Je voyais ma famille, je pensais aux problèmes que cela allait leur causer, au film que je n'avais pas fini de tourner encore, à la page qui serait créée pour moi sur Facebook et je me suis demandé si j'obtiendrai le titre de “Nous sommes tous Amr Salama” [NdT: allusion à la page Facebook “Nous sommes tous Khaled Said [13]” en mémoire d'une victime de la police égyptienne]. J'ai aussi pensé au communiqué que le ministère de l'Intérieur publierait, disant que j'étais probablement mort d'avoir avalé par accident mon  iPhone.

Sauvé par certains des soldats, il peut s'échapper.

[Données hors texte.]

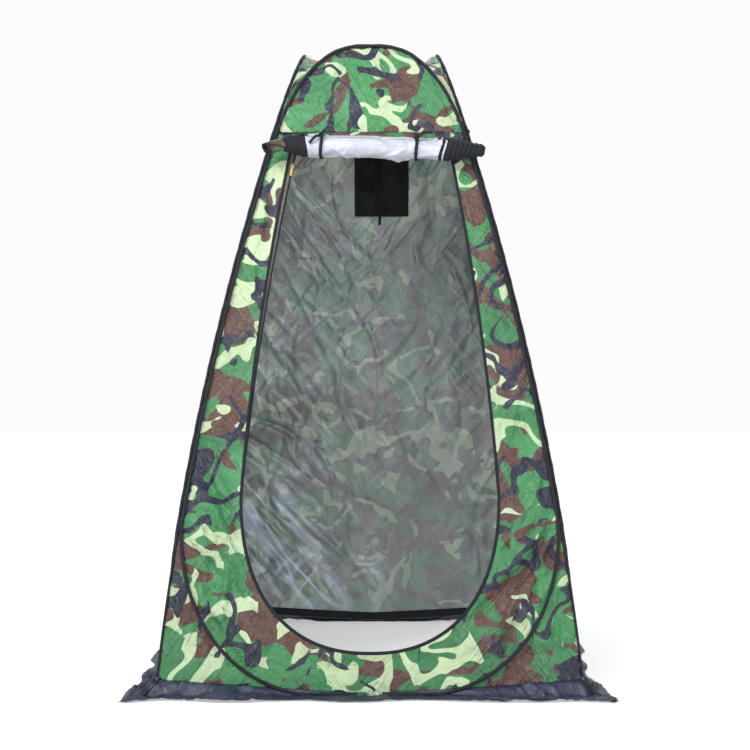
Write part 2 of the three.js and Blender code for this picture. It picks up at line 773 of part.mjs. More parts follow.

Il explique ensuite ses motivations :

J'ai découvert que la chose la plus importante est que j'avais réalisé ces choses, que je savais pourquoi j'étais battu, pourquoi je manifestais et que je sais que sans signes ou revendications politiques complexes, j'ai compris pourquoi je subissais tout ça.  J'ai subi tout ça parce que je veux une Egypte meilleure, une Egypte meilleure sans ce pouvoir absolu qui continue d'aucun de ses gouvernants, et une Egypte meilleure, sans gouffre dans sa structure sociale.

Nora Shalaby [14] partage une galerie sur Flickr [15] qui montre un aspect différent des manifestations, des photos de nuit à l'énergie cinétique de foules et de célébrations.

[16]

"Moubarak pendu à un mat," Nora Shalaby, 2010, tous droits réservés, photo utilisée avec permission

Al Jazeera a proposé une compilation [17] de “vidéos amateurs depuis les rues” intenses, dont une vidéo  impressionnante de malakndawood [18] de manifestants tombant d'un camion d'eau (ci-dessous).

http://www.youtube.com/watch?v=OoKQLr439Ww&feature=player_embedded

La vidéo de MFMAegy, tournée depuis un toit, pourrait bien être l'écho le plus important des manifestations en Egypte dans l'iconographie des manifestations célèbres. Cette vidéo du 25 janvier représente [19] le moment Tiananmen de l'Égypte, jusqu'à l'angle similaire [20] de la caméra :

[21]

Capture d'écran de la vidéo de MFMAegy. Un manifestant se confronte à un canon à eau

[22]

Capture d'écran de Wikipedia, le "tank man" de la place Tiananmen.